Thursday, September 10, 2009

LWMO Engagements With Biblical Criticism

-R. Adam Mintz, "A Critical and Historical Approach to The Study of The Bible"

-Moshe Halbertal, "Torah From Heaven - Rabbinic Interpretations of Sinai"

-Panel discussion with some interesting speakers (R. Shalom Carmy, Dr. Lawrence Schiffman, Zelig Aster, etc), on Biblical Criticism all from Orthodox perspectives - but some with interesting suggestions.

-James Kugel. "Can the Torah Make its Peace With Modern Biblical Scholarship?". Blogger reviews from Google. A common complain is that they see Kugel as having led them to a philosophical position, whereby an integral belief is held to be defensible, but they want it to compelling, and also the culture-bound nature of Kugel's claim (one shared about R. Breuer); that aside from a philosophically-undefended predisposition to accept the idea of Revelation, nothing compels such a belief. But I think there is a precise strength in that position; that exact "predisposition" is what defines the Jewish people as the "culture" of boundedness!

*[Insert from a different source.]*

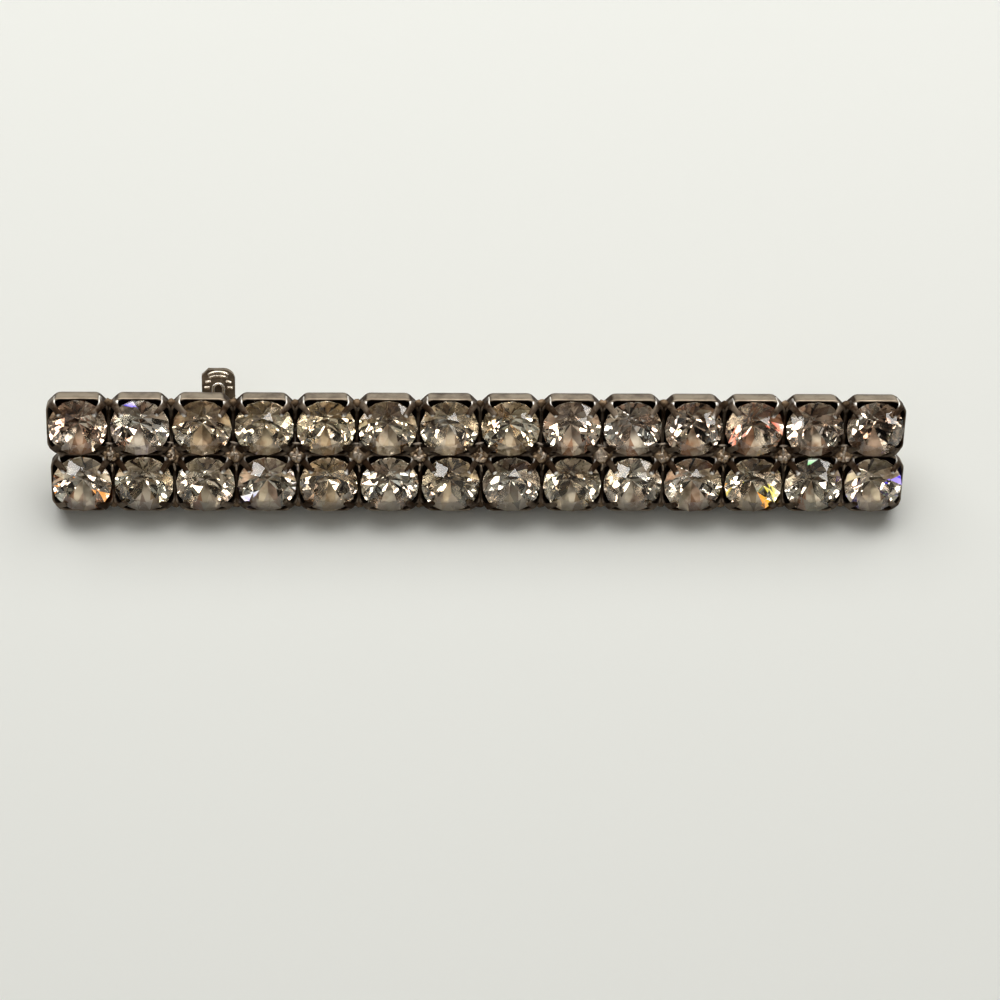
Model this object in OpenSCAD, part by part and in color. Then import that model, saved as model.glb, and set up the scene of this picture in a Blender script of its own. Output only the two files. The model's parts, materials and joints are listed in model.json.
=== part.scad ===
// Bar brooch: rows of round cut stones, each held by four prongs in a square metal cup.
// The cups are soldered edge to edge, with a catch and a hinged pin on the back.
// Millimetres. +X runs along the bar and +Z is up. The brooch lies on its back, as it does
// on a table: on the lower edge of the cups, the catch and the hinge bracket.
// Shapes are drawn in the face's own frame: x along the bar, y up the face, z out of the
// face, with the cups' rims at z = 0.

/* [Bar] */
// Number of cups along the bar
columns = 14; // [6:2:18]
// Number of rows of cups
rows = 2; // [2:1:2]
// Distance between the centres of two cups
pitch = 4.6; // [4.5:0.05:4.8]
// How far the lower row is soldered to the right of the upper one
row_offset = 0.2; // [0:0.05:0.25]

/* [Cup] */
// Depth of a cup from its rim to its back
cup_depth = 2.15; // [2.05:0.05:2.6]
// Thickness of the cup's sheet metal
wall = 0.16; // [0.14:0.01:0.2]
// Size of the cut corner that each prong grows from
corner_cut = 0.75; // [0.6:0.05:0.85]
// Depth of the upright part of the wall, before it curves in to the back
upright_depth = 1.15; // [0.9:0.05:1.3]

/* [Prongs] */
// Width of a prong where it leaves the cup
prong_root_w = 0.9; // [0.7:0.05:1]
// Width of a prong near its end
prong_tip_w = 0.54; // [0.4:0.02:0.6]
// Thickness of a prong
prong_t = 0.18; // [0.14:0.01:0.22]
// Distance from the cup's centre to the prong's end
prong_reach = 1.84; // [1.7:0.02:1.9]

/* [Stone] */
// Diameter of a stone at its girdle
stone_d = 4.4; // [4.3:0.02:4.42]
// Share of the diameter that the table takes
table_share = 0.52; // [0.45:0.01:0.6]
// Height of the crown above the girdle
crown_h = 0.75; // [0.65:0.01:0.8]
// Thickness of the girdle
girdle_t = 0.2; // [0.15:0.01:0.25]
// Depth of the pavilion below the girdle
pavilion_h = 1.9; // [1.8:0.01:1.92]
// Height of the girdle's lower edge above the cup's rim
girdle_lift = 0.08; // [0.07:0.01:0.12]

/* [Pin and catch] */
// Height of the pin's line up the face, from the middle of the bar
pin_up = 1.4; // [1.2:0.1:1.8]
// Distance of the pin's line behind the backs of the cups
pin_behind = 2.5; // [2.4:0.1:2.9]
// Diameter of the pin
pin_d = 0.84; // [0.7:0.02:0.9]
// Place of the catch along the bar
catch_x = -19.7; // [-20.5:0.1:-17]
// Place of the hinge along the bar
hinge_x = 20.7; // [18:0.1:21]
// Outer radius of the catch's housing
housing_r = 1.6; // [1.5:0.05:1.7]
// Length of the catch's housing along the pin
housing_w = 2.1; // [1.9:0.1:2.3]
// Width of the lever's thumb tab
tab_w = 2.5; // [2.2:0.1:2.8]
// Distance from the pin's line to the tab's top
tab_reach = 3.65; // [3.3:0.05:3.9]

/* [Hidden] */
// Running gap round the lever, and the gap under what sits loose
gap = 0.05;
// Overlap of pieces that are drawn into one another
lap = 0.02;

// Cups
half_pitch = pitch / 2;
inner_half = half_pitch - wall;
corner_plane = (pitch - corner_cut) / sqrt(2);
inner_cut = 2 * inner_half - (corner_plane - wall) * sqrt(2);
back_step = 0.45;
back_inset = 0.3;
back_taper = 0.85;
pocket_depth = upright_depth - 0.05;
seat_top_r = inner_half - 0.14;
seat_low_r = 1.1;
floor_t = 0.15;
seat_t = cup_depth - floor_t - pocket_depth;

// Solder that closes the hole between four cups
web_w = corner_cut * sqrt(2) + 0.08;
web_top = -0.4;
web_t = 0.6;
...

More significant that any proof he offers for BibCrit - whether valid or not - is the lived presence of his faith in Revelation, not in the face of, but apart from Bib Crit, a faith which of course is shared by those who do not agree with Biblical Criticism.

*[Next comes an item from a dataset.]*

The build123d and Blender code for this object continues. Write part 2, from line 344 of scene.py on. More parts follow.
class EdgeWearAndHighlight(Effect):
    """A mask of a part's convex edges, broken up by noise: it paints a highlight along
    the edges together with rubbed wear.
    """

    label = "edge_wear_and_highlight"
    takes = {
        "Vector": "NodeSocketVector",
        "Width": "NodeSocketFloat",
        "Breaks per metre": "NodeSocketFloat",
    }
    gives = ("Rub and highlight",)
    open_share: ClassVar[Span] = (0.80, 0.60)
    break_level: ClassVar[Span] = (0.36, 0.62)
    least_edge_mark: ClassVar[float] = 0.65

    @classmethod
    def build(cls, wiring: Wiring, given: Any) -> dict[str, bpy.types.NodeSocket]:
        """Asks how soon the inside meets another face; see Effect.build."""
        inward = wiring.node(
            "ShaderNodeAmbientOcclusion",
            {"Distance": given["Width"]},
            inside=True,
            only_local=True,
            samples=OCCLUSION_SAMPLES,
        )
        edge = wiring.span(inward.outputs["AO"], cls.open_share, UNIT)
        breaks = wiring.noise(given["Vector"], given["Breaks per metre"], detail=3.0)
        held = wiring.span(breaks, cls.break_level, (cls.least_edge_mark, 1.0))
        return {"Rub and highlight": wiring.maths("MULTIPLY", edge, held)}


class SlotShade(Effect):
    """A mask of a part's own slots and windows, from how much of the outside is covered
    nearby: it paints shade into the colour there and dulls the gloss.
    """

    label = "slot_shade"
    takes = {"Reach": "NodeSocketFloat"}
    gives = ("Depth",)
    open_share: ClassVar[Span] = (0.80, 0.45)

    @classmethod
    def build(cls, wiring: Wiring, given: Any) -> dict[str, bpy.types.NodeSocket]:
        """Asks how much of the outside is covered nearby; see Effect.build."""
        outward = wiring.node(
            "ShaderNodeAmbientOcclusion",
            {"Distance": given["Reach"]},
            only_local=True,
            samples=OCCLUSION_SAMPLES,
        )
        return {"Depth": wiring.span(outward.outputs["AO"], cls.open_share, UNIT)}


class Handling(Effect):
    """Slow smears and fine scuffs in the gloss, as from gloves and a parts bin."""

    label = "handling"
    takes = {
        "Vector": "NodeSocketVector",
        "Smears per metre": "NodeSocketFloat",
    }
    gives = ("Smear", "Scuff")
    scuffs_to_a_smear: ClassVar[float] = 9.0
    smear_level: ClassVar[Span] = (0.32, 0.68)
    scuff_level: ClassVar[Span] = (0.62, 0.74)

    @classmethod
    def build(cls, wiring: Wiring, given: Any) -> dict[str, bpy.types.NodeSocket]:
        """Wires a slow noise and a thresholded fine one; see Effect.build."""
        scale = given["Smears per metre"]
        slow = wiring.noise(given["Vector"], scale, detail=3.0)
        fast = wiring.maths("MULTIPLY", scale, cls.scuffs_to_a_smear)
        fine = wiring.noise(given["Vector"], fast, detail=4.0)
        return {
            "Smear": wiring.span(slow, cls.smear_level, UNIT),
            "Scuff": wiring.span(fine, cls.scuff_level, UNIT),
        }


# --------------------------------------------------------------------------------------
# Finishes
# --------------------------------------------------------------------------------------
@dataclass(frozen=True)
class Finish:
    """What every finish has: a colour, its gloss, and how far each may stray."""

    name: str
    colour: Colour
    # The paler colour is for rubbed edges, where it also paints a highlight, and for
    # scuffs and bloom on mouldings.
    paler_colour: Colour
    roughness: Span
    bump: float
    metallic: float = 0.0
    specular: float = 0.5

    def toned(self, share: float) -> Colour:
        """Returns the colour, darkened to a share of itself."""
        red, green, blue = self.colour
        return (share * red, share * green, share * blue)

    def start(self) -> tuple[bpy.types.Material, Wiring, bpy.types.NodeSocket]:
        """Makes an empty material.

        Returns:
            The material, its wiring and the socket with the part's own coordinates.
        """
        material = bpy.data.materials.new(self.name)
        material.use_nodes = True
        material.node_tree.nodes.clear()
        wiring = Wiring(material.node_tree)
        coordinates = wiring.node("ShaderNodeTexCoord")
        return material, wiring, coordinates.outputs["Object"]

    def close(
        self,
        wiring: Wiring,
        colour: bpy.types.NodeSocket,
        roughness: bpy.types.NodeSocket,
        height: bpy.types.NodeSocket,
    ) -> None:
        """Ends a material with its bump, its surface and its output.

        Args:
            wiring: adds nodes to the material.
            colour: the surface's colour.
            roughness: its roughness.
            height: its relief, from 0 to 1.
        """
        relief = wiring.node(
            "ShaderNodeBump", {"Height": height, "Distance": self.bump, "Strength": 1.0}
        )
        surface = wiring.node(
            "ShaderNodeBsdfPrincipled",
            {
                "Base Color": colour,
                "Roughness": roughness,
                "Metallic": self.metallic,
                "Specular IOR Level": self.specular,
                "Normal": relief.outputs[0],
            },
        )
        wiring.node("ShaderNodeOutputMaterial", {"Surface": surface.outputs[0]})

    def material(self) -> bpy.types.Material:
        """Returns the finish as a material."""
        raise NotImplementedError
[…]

As usual, I give my caveat that I don't present these fragments as statements of belief in Bib Crit - I have my own resolution which, though not complete, I think to be consistant, faithful and reasonable. One frustration I have is that, among those lay people who claim to be Orthodox and adherents of Biblical Criticism, to a person, I have not heard a one of them, not once, propose or defend any way in which Torah comes from God. They are ready, able and willing to articulate the human part of this "divine communication", but agnostic about the Other participant...the frustration I have with Academics who claim to believe in BibCrit, Torah and observance is that they, almost to a person, write their 'reconciliations' almost exclusively in Hebrew.

It's one thing to take the position that critical scholarship proves itself logically and consistantly as the most reasonable explanation for the Torah text before us, and come to some faith resolution - at least that can be argued about. But quite another is the frequent, blanket acceptance of divergent, competing empirically-based, critical theories and suggestions (on the part of formerly-Orthodox people), on Biblical scholarship - simply because they are made by academics - who are held to be of quasi-religious authority specifically because they are not rabbis, and are unwilling to make theological statements of faith from their scholarship (though some are willing to make negative faith claims for their scholarship). It's almost an obfuscation of the concept of Daas Torah and "Elu v'Elu" - as if many secular "prophets" combine different voices to make one "text" - all receiving the imprimatur of "reason" and "critical scholarship" - and are thus not esteemed for a shared but contentious discourse - but are treated as if they're in blanket accord!!! "Divrei Elokim Haim" becomes "Divrei Critical Analysis" - where the only 'halacha' that is followed is that "Torah is in substance and essence a human creation". How would academics of Bible - who adamantly do not harbor a conviction that their empirical conclusions are Divinely supra-rational and transcend contradiction, regard this?